A mensagem do líder norte-americano, e especialmente a sua referência ao passado em que “a agenda dos Estados Unidos para o hemisfério presumiam que podia intrometer-se impunemente” nos assuntos dos países latino-americanos, procurava sublinhar a mudança histórica no relacionamento com Cuba – e o impacto dessa decisão em termos da dinâmica geopolítica da região. “Não ficaremos aprisionados no passado. As nossas políticas do futuro procuram melhorar a vida do povo cubano e promover a cooperação em todo o hemisfério”, declarou. Além de confirmar a emenda em relação a Cuba, as palavras de Obama ofereciam também uma espécie de “conforto” para os líderes de outros países com queixas e ressentimentos antigos provocados pela intervenção dos Estados Unidos, no Panamá, Nicarágua, ou Chile...

Menos subtilmente, as declarações de Obama destinavam-se ainda a esvaziar a polémica e aplacar a fúria do Presidente da Venezuela, Nicolás Maduro, que viajou para o Panamá disposto a pressionar os seus aliados esquerdistas latino-americanos a formar uma frente unida para um novo braço-de-ferro com Washington. Na véspera da cimeira, esperava-se que Maduro fosse a voz dissonante a romper o ambiente de concórdia e boa-vontade (a delegação venezuelana avisou logo à chegada que não assinaria a declaração final da cimeira se esta não tivesse um parágrafo contra as sanções impostas pelos EUA a sete dirigentes do país por alegado desrespeito dos direitos humanos).

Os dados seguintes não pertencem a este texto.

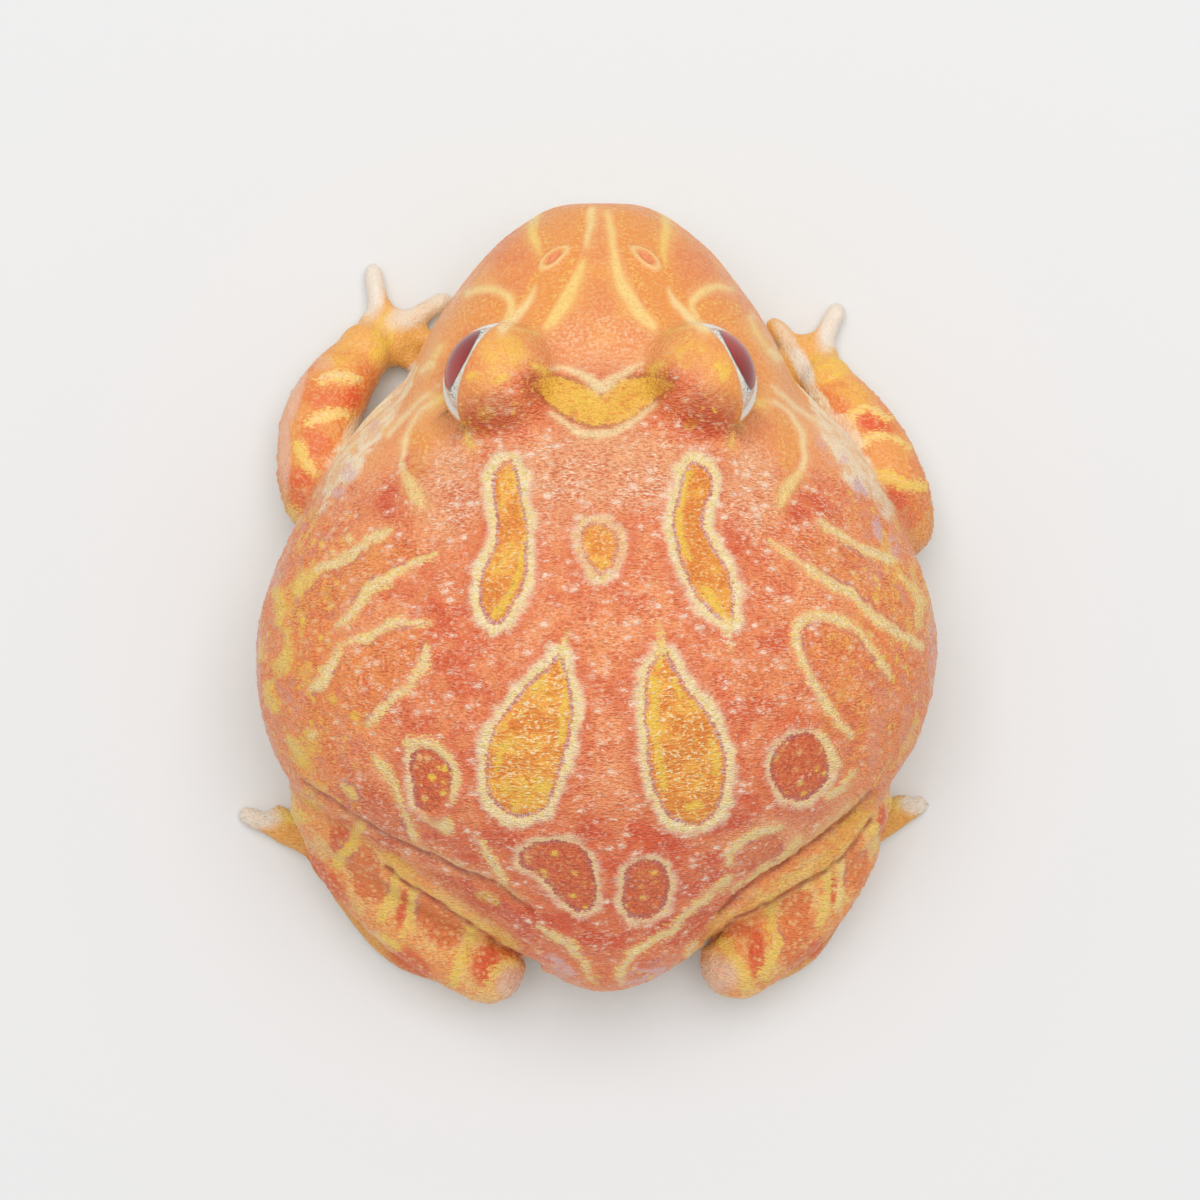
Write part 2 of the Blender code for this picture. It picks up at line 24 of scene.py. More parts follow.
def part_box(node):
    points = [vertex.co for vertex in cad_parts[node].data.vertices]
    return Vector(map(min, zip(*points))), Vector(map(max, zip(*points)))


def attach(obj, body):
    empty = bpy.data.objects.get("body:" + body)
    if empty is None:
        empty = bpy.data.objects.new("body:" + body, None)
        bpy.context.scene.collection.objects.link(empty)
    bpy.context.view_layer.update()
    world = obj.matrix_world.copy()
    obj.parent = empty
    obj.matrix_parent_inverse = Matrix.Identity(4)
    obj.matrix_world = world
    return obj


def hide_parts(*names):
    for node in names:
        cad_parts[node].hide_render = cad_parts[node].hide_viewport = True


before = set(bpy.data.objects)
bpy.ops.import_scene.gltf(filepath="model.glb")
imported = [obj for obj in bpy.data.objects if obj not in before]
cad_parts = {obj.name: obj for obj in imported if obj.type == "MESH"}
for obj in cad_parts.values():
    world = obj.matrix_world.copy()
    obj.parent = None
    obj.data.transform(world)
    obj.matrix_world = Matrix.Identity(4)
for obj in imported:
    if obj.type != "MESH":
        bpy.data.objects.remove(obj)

log = logging.getLogger("frog")

MM = 0.001
Socket = bpy.types.NodeSocket
Colour = tuple[float, float, float, float]
Input = Socket | float | Sequence[float]


def srgb(red: float, green: float, blue: float) -> Colour:
    """Linear colour of a screen colour.

    Args:
        red: Red from 0 to 255.
        green: Green from 0 to 255.
        blue: Blue from 0 to 255.

    Returns:
        Linear red, green and blue from 0 to 1, and full alpha.
    """
    linear = []
    for value in (red, green, blue):
        share = value / 255
        linear.append(share / 12.92 if share <= 0.04045 else ((share + 0.055) / 1.055) ** 2.4)
    return (linear[0], linear[1], linear[2], 1.0)


def step(values: np.ndarray, start: float, end: float) -> np.ndarray:
    """Smooth rise from 0 at start to 1 at end, or a fall where start is the larger.

    Args:
        values: Numbers to shape.
        start: Where the result leaves 0.
        end: Where the result reaches 1.

    Returns:
        An array of the same shape, from 0 to 1.
    """
    share = np.clip((values - start) / (end - start), 0.0, 1.0)
    return share * share * (3 - 2 * share)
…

Armado com uma petição subscrita por dez milhões de venezuelanos para exigir o levantamento das sanções, Maduro acabou por ajustar a sua estratégia (e a sua retórica), para não ficar ele próprio exposto à pressão dos parceiros regionais. “Estamos numa batalha de ideias, numa luta para que a Venezuela seja respeitada”, declarou. “Mas viemos com objectivos construtivos, prontos para fazer história através do respeito. Não é tempo de imperialismo, mas de paz”, declarou. “A Venezuela sempre demonstrou uma diplomacia de paz e de respeito pelas outras nações. Não somos anti-norte-americanos, somos anti-imperialistas”, precisou.